Requirement
Write out, precisely and in full, each line of the material.

Supplied information
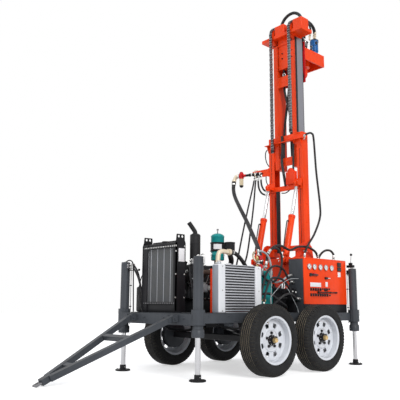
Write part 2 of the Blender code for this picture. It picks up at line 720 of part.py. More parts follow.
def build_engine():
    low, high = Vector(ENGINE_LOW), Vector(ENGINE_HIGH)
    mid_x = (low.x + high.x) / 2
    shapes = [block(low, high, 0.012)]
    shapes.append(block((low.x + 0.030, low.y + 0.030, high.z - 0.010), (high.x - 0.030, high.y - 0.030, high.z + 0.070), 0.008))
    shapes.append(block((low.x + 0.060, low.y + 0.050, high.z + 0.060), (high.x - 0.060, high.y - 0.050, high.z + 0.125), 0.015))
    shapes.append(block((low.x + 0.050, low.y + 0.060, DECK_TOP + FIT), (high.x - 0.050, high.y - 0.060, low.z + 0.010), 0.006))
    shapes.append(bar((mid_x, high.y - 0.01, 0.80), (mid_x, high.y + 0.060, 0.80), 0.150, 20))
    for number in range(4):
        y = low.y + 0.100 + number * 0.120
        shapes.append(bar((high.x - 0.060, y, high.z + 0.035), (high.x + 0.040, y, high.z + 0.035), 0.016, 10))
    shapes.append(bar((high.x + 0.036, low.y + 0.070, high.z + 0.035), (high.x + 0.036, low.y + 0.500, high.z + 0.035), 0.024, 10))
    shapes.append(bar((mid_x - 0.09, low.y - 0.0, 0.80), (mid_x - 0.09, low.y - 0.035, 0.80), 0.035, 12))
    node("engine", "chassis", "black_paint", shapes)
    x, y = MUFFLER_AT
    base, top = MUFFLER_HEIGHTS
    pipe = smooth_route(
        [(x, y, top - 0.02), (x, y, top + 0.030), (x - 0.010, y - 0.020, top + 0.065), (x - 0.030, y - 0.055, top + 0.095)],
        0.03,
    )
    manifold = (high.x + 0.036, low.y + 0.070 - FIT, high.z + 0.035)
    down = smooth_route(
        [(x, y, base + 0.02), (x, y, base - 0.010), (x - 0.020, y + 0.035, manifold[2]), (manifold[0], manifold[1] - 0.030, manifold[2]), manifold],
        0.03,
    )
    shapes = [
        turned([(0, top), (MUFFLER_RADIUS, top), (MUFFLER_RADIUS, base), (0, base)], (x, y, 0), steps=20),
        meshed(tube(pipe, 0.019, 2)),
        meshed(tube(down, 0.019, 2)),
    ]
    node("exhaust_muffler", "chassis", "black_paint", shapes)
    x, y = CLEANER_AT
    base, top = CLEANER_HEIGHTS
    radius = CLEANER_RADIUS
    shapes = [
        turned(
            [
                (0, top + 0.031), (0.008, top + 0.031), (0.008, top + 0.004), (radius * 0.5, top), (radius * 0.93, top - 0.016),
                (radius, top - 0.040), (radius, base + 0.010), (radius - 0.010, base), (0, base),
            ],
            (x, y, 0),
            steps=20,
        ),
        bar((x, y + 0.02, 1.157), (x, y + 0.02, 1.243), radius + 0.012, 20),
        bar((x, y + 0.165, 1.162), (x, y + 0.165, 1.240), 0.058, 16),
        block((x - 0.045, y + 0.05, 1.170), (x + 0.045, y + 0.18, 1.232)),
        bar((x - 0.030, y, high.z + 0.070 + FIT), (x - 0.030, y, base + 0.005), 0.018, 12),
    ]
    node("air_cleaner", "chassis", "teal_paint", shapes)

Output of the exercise
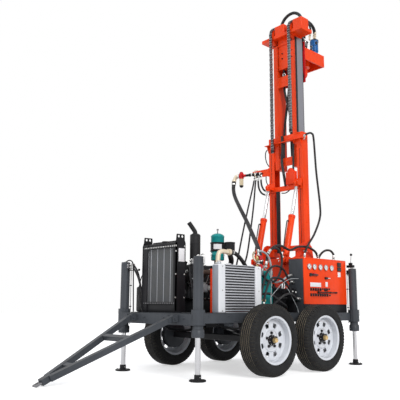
Write part 2 of the Blender code for this picture. It picks up at line 720 of part.py. More parts follow.
def build_engine():
    low, high = Vector(ENGINE_LOW), Vector(ENGINE_HIGH)
    mid_x = (low.x + high.x) / 2
    shapes = [block(low, high, 0.012)]
    shapes.append(block((low.x + 0.030, low.y + 0.030, high.z - 0.010), (high.x - 0.030, high.y - 0.030, high.z + 0.070), 0.008))
    shapes.append(block((low.x + 0.060, low.y + 0.050, high.z + 0.060), (high.x - 0.060, high.y - 0.050, high.z + 0.125), 0.015))
    shapes.append(block((low.x + 0.050, low.y + 0.060, DECK_TOP + FIT), (high.x - 0.050, high.y - 0.060, low.z + 0.010), 0.006))
    shapes.append(bar((mid_x, high.y - 0.01, 0.80), (mid_x, high.y + 0.060, 0.80), 0.150, 20))
    for number in range(4):
        y = low.y + 0.100 + number * 0.120
        shapes.append(bar((high.x - 0.060, y, high.z + 0.035), (high.x + 0.040, y, high.z + 0.035), 0.016, 10))
    shapes.append(bar((high.x + 0.036, low.y + 0.070, high.z + 0.035), (high.x + 0.036, low.y + 0.500, high.z + 0.035), 0.024, 10))
    shapes.append(bar((mid_x - 0.09, low.y - 0.0, 0.80), (mid_x - 0.09, low.y - 0.035, 0.80), 0.035, 12))
    node("engine", "chassis", "black_paint", shapes)
    x, y = MUFFLER_AT
    base, top = MUFFLER_HEIGHTS
    pipe = smooth_route(
        [(x, y, top - 0.02), (x, y, top + 0.030), (x - 0.010, y - 0.020, top + 0.065), (x - 0.030, y - 0.055, top + 0.095)],
        0.03,
    )
    manifold = (high.x + 0.036, low.y + 0.070 - FIT, high.z + 0.035)
    down = smooth_route(
        [(x, y, base + 0.02), (x, y, base - 0.010), (x - 0.020, y + 0.035, manifold[2]), (manifold[0], manifold[1] - 0.030, manifold[2]), manifold],
        0.03,
    )
    shapes = [
        turned([(0, top), (MUFFLER_RADIUS, top), (MUFFLER_RADIUS, base), (0, base)], (x, y, 0), steps=20),
        meshed(tube(pipe, 0.019, 2)),
        meshed(tube(down, 0.019, 2)),
    ]
    node("exhaust_muffler", "chassis", "black_paint", shapes)
    x, y = CLEANER_AT
    base, top = CLEANER_HEIGHTS
    radius = CLEANER_RADIUS
    shapes = [
        turned(
            [
                (0, top + 0.031), (0.008, top + 0.031), (0.008, top + 0.004), (radius * 0.5, top), (radius * 0.93, top - 0.016),
                (radius, top - 0.040), (radius, base + 0.010), (radius - 0.010, base), (0, base),
            ],
            (x, y, 0),
            steps=20,
        ),
        bar((x, y + 0.02, 1.157), (x, y + 0.02, 1.243), radius + 0.012, 20),
        bar((x, y + 0.165, 1.162), (x, y + 0.165, 1.240), 0.058, 16),
        block((x - 0.045, y + 0.05, 1.170), (x + 0.045, y + 0.18, 1.232)),
        bar((x - 0.030, y, high.z + 0.070 + FIT), (x - 0.030, y, base + 0.005), 0.018, 12),
    ]
    node("air_cleaner", "chassis", "teal_paint", shapes)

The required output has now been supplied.